Second, Dylan’s lyrical artistry wanders all over the map. You name it and he references it. He’s an explorer in the expansive sense. He references the religious, historic, artistic, scientific, personal, and literary. He draws on life in its abundant diversity in all of his artistic expression. As someone with a sometimes embarrassing repository of trivial knowledge (Wendy to me: How can you possibly know that?! Answer: I don’t know how I know it. I just do.) I love that Dylan makes art out of the arcane. He pulls together seemingly disparate references and expresses something meaningful, powerful and creative out of them. I get that. I creatively want to be like that.
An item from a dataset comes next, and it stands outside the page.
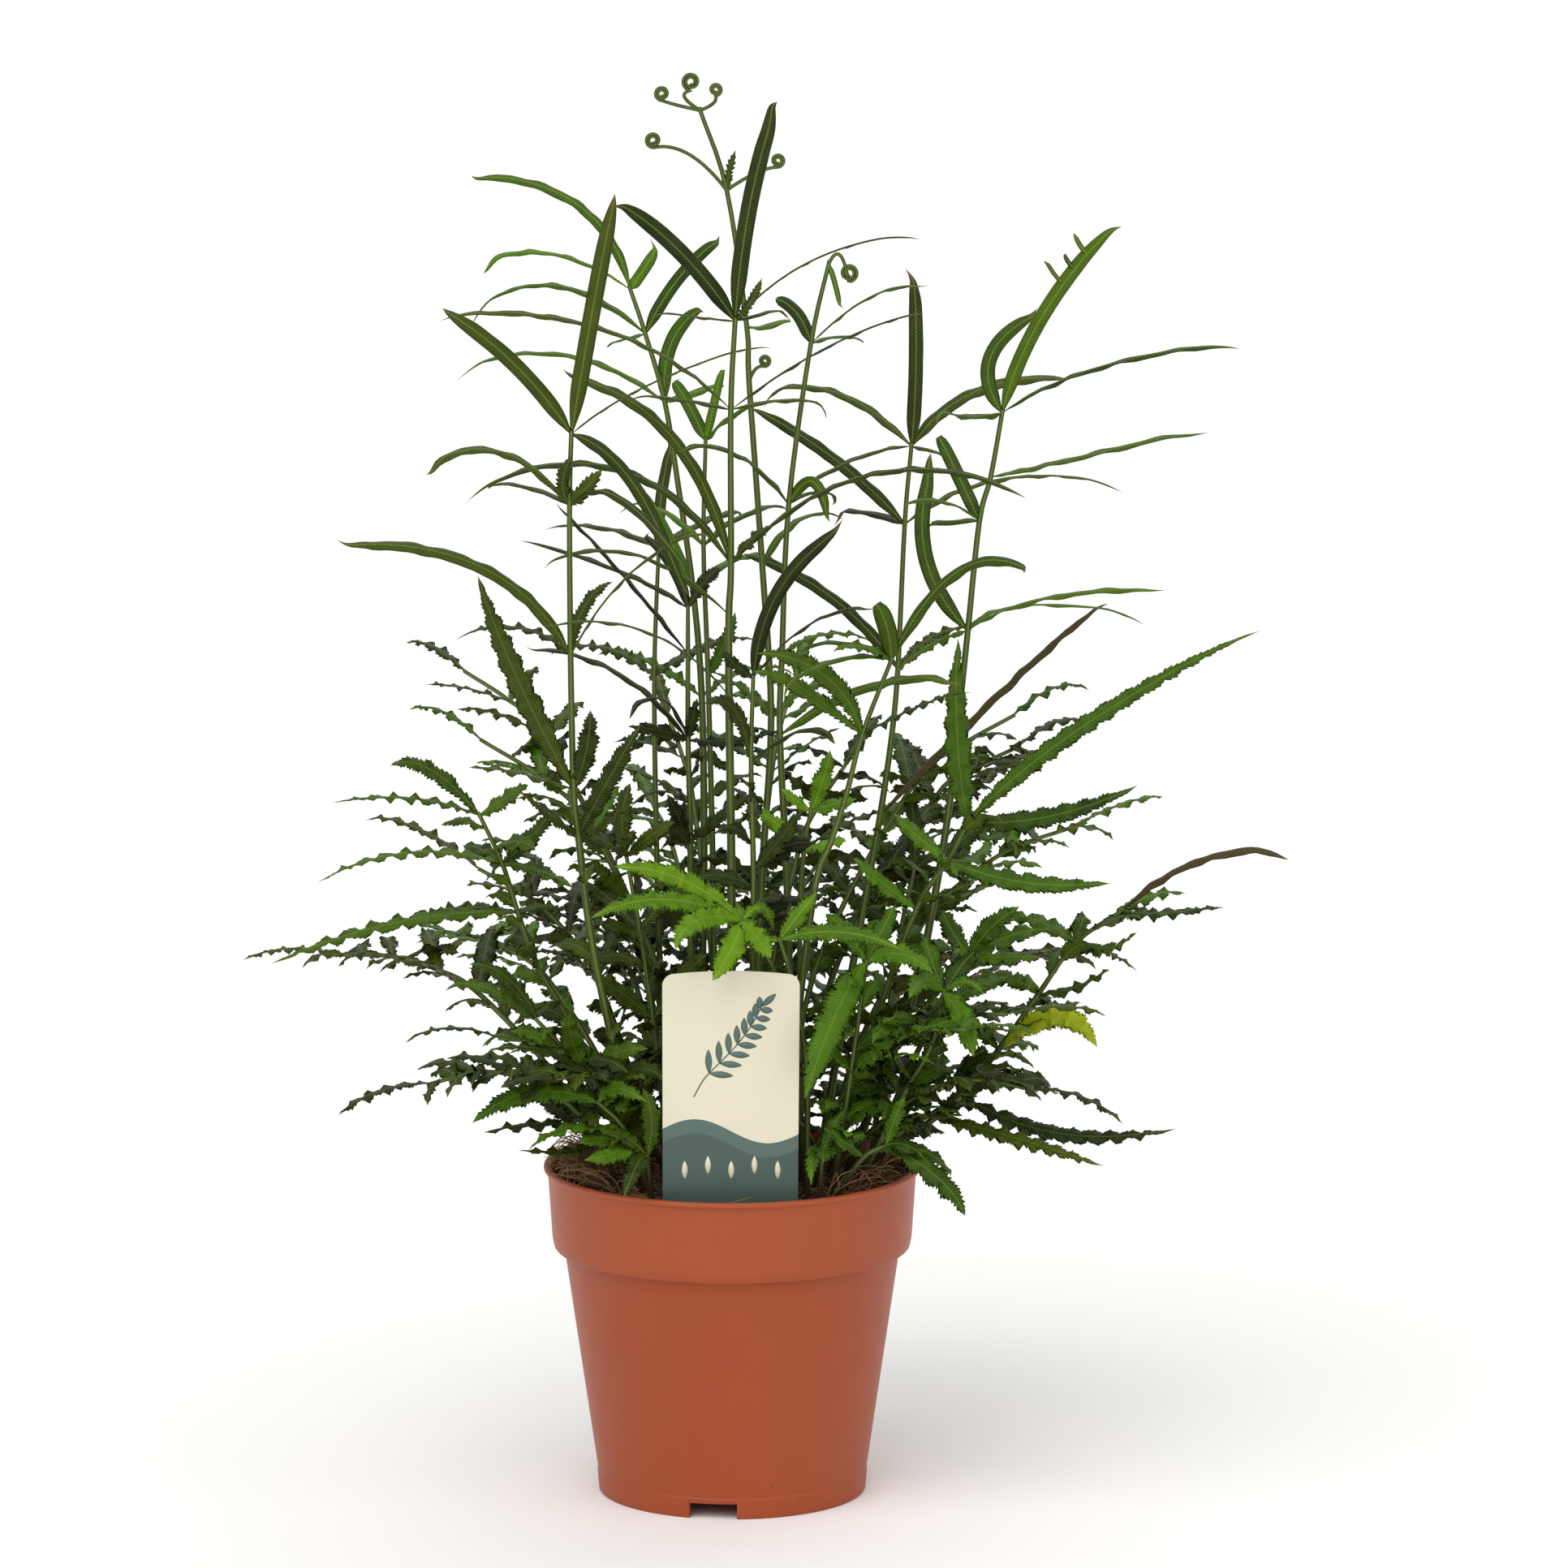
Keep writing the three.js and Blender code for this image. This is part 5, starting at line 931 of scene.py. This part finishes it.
def fingersOf(blade):
    # each finger rises from the blade's edge on the side that faces the middle of the plant
    shares = np.array([share for share, length, width in fingers["each"]])
    row, ahead = along3(blade["root"], blade["middle"], blade["tip"], shares)
    made = []
    for root, way, (_, length, width) in zip(row, unit(ahead), fingers["each"]):
        inner = unit(np.cross(way, [0.0, 1.0, 0.0]))
        tip = root + unit(inner + upright * 0.7 - way * 0.1) * length
        made.append(dict(kind="line", width=width, root=root, tip=tip, facing=blade["facing"],
                         middle=(root + tip) / 2 - upright * 1.2))
    return made


def makeFronds():
    # one piece a frond: its stalk, its blades and, in the low crown, the leaves between them
    stalk = stalkMaterial()
    skins = {tone: leafMaterial(look) for tone, look in tones.items()}
    count = 0
    for number, frond in enumerate(fronds):
        random = seeded(700 + number)
        shells = [stalkShell(frond)]
        low = min(blade["root"][2] for blade in frond["blades"]) < lowLeaves["highest"]
        leafy = low and frond["tone"] != "bright" and not frond["name"].startswith("tall")
        for name, x, z, age in agedBlades:
            for blade in frond["blades"]:
                if name == frond["name"] and math.hypot(blade["tip"][0] - x, blade["tip"][2] - z) < 9:
                    blade["age"] = age
        extra = leavesBetween(frond, random) if leafy else []
        for blade in frond["blades"] if frond["name"] == fingers["name"] else []:
            if blade["tip"][0] > fingers["x"] and blade["tip"][2] > fingers["z"]:
                extra += fingersOf(blade)
        for blade in frond["blades"] + extra:
            shells.append(curlShell(blade) if blade["kind"] == "curl" else bladeShell(blade, random))
        count += sum(len(shell[1]) for shell in shells) * 2  # two triangles a quad
        tone = frond["tone"]
        makePiece(frond["name"] + "_leaves", shells, [skins[tone], stalk],
                  frond["name"], leafValues)
    print(len(fronds), "fronds made,", count, "triangles")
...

Finally, and much like Miles Davis (and Picasso and Van Gogh and Woody Allen), Bob Dylan has ceaselessly pushed into new things lyrically and artistically. He’s a creative wellspring. He doesn’t rest. He doesn’t stop exploring and expressing. It just keeps pouring out of him. I love that he is a visual artist as well as a musical artist. He’s never been afraid to explore a different medium. Some of his albums feel entirely experimental. He explores the old and the new. He plays. Dylan inspires me to never be afraid to try new things, push into new areas, embrace and experiment with what was, what is, and fearlessly forge ahead.
Project Postscript….
My family has been having a lot of conversations over the past few years about the nine Enneagram personality types and how each of our “types” affect our lives and relationships. I happen to be a Type 4: The Individualist, and when I look through the institute’s list of examples of Type 4s, would you know it, but two of my three “heroes” from this project are there.